While the description herein has proceeded in connection with a specific prototype example, it is to be understood that a number of the terms are relative rather than absolute. The invention seeks to obtain relatively and reasonably uniform heat transfer effectiveness over the surface to be cooled, and this is more easily obtained with a relatively larger number of smaller nozzles than a smaller number of larger nozzles. One reason for this is that the pattern of heat transfer effectiveness from the nozzle cooling has the general shape of a bell curve with the apex opposite the axis of the nozzle. Thus the closer and more nozzles, the greater the uniformity--all within reason of course as constrained by practical considerations.

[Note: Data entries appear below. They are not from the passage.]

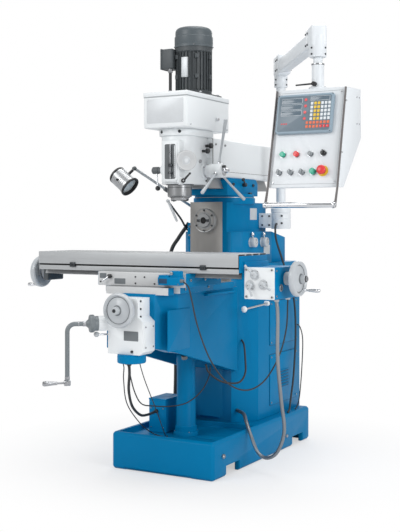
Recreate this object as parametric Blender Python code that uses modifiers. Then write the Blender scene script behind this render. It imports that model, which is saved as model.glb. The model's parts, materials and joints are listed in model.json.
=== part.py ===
# Knee-type milling machine: a vertical head on a ram, a horizontal spindle in the column, a table on a
# saddle on a knee, and a control pendant.  Metres, +Z up.  The operator stands at -Y and the table
# travels along X.  The origin is on the floor, under the axis of the vertical spindle.
import math

import bmesh
import bpy
from mathutils import Matrix, Vector

for old in list(bpy.data.objects):
    bpy.data.objects.remove(old, do_unlink=True)

# clearances
GAP = 0.0003            # between faces that rest on each other, and around a shaft in its bore
SLIDE = 0.0006          # around dovetails

# base casting
BASE_HALF = 0.287
BASE_FRONT = -0.178
BASE_REAR = 0.952
BASE_TOP = 0.183
BASE_WALL = 0.030
BASE_SKIN = 0.018
TRAY_DEPTH = 0.030
TRAY_REAR = 0.290
FORK_HEIGHT = 0.050
FORK_FRONT = (-0.045, 0.094)
FORK_BACK = (0.720, 0.860)

# column casting
WAY_FRONT = 0.270
WAY_HALF = 0.095
WAY_NECK = 0.072
WAY_DEPTH = 0.036
WAY_TOP = 1.323
FOOT_HALF = 0.227
FOOT_TOP = 1.000
FOOT_REAR = 0.949
WAIST_HALF = 0.170
WAIST_TOP = 1.168
TOP_HALF = 0.135
COLUMN_REAR = 0.700
COLUMN_WALL = 0.022
TURRET_Y = 0.470
TURRET_RADIUS = 0.165
TURRET_THICK = 0.023
CABINET_REAR = 0.877

# horizontal spindle
ARBOR_Z = 1.227
ARBOR_FLANGE = 0.062
ARBOR_RADIUS = 0.036

# ram and its saddle
RAM_HALF = 0.120
RAM_FRONT = 0.120
RAM_REAR = 0.812
RAM_LOW = 1.4465
RAM_HIGH = 1.640
RAM_WALL = 0.015
DOVE_LOW = 1.390
DOVE_WIDE = 0.100
DOVE_NARROW = 0.075

# vertical head
HEAD_HALF = 0.100
HEAD_FRONT = -0.110
HEAD_CORNER = 0.045
HEAD_LOW = 1.405
HEAD_HIGH = 1.646
NECK_TOP = 1.676
QUILL_RADIUS = 0.0605
QUILL_LOW = 1.343
QUILL_HIGH = 1.630
SPINDLE_RADIUS = 0.035
NOSE_RADIUS = 0.045
NOSE_LOW = 1.326
DRIVE_RADIUS = 0.020
COVER_HALF = 0.125
COVER_FRONT = -0.142
COVER_REAR = 0.291
COVER_TOP = 1.852
COVER_WALL = 0.006
MOTOR_Y = 0.140
MOTOR_RADIUS = 0.095
MOTOR_TOP = 2.100
COWL_TOP = 2.212
COWL_WALL = 0.005
PULLEY_Z = 1.745
SPINDLE_PULLEY = 0.062
MOTOR_PULLEY = 0.040
BELT_HEIGHT = 0.030
BELT_THICK = 0.006
CAPSTAN_Y = 0.088
CAPSTAN_Z = 1.473

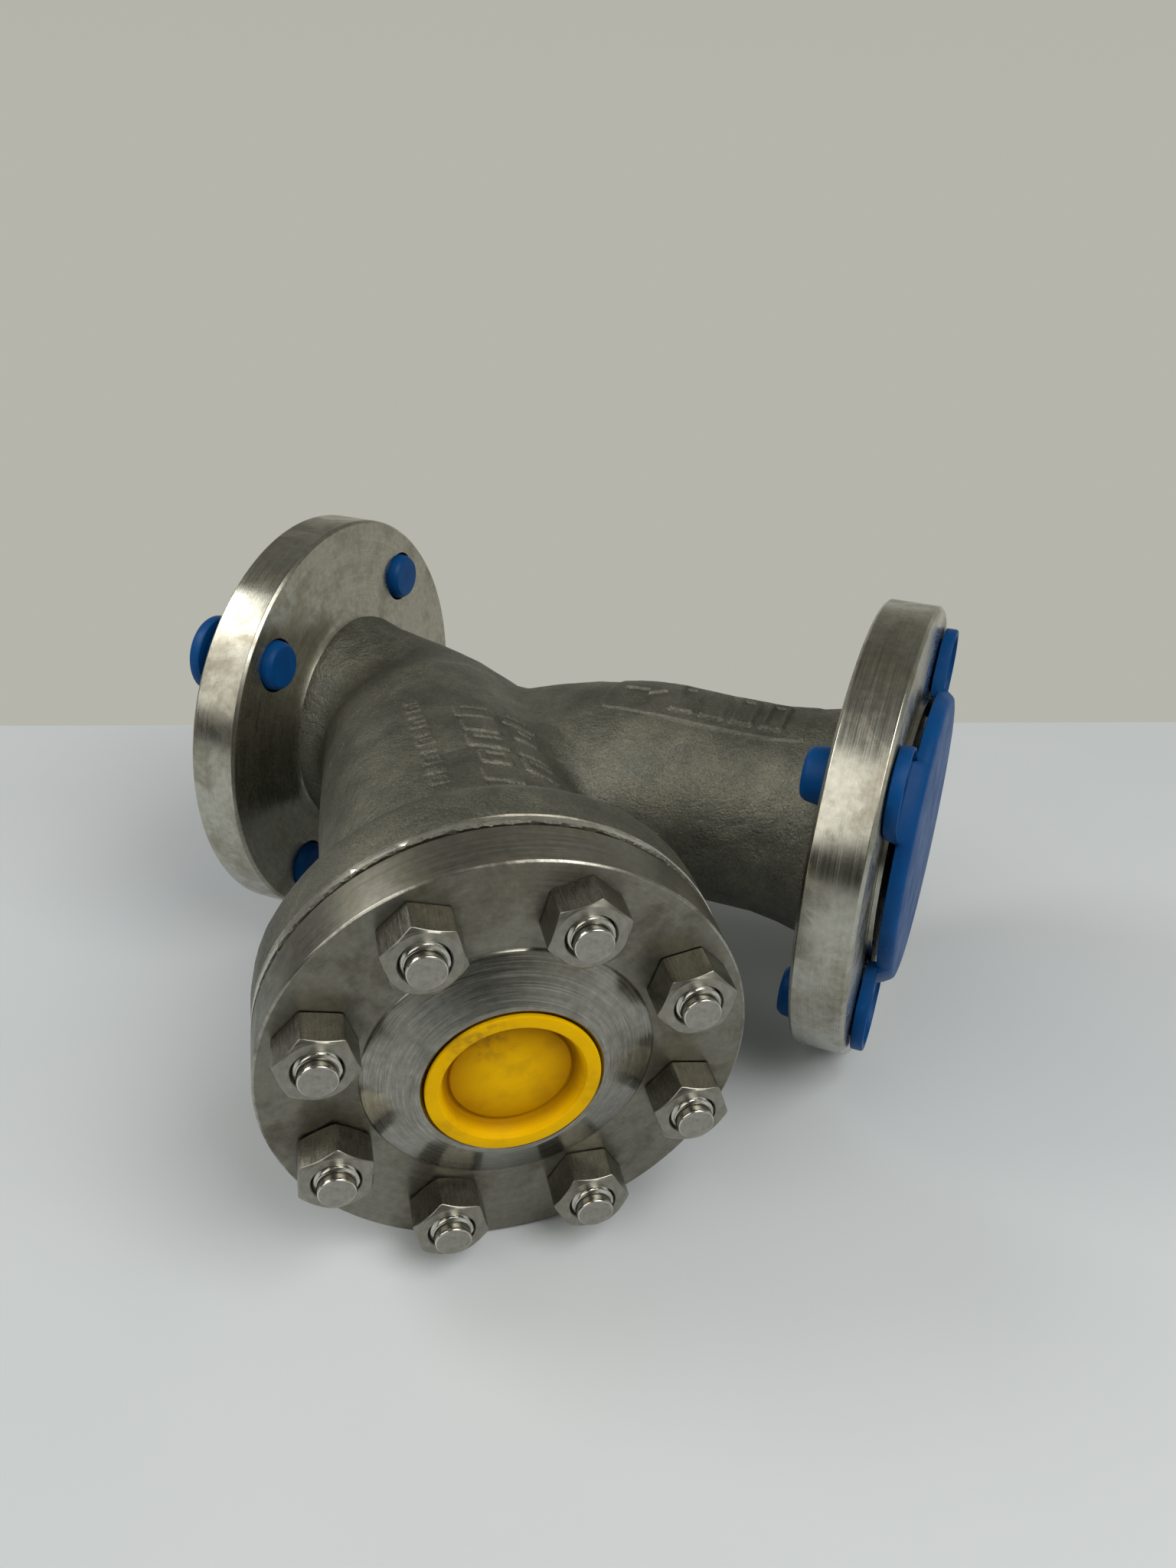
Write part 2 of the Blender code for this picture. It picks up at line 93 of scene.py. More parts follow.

It is also conceivable, and within the contemplation of the invention, that the fluid outlet means into the cooling chamber could take the form of a slot nozzle in each row, rather than the discrete small nozzles forming the row. This is not considered preferable currently however since there could be problems with instability of dimensions of the slot along its length. Further, it is important that the flow to the slot be relatively uniform along its length which could give rise to some problems, and, as a practical matter would require that the return pipes be discrete to permit the flow to reach the rows closer to the backplate.
The reason for the nozzle tip being relatively close to the surface to be cooled is that it is desirable that the jet velocity at the cooled surface be as close as reasonably possible to the originating jet velocity, since the velocity is such an important factor in the heat transfer.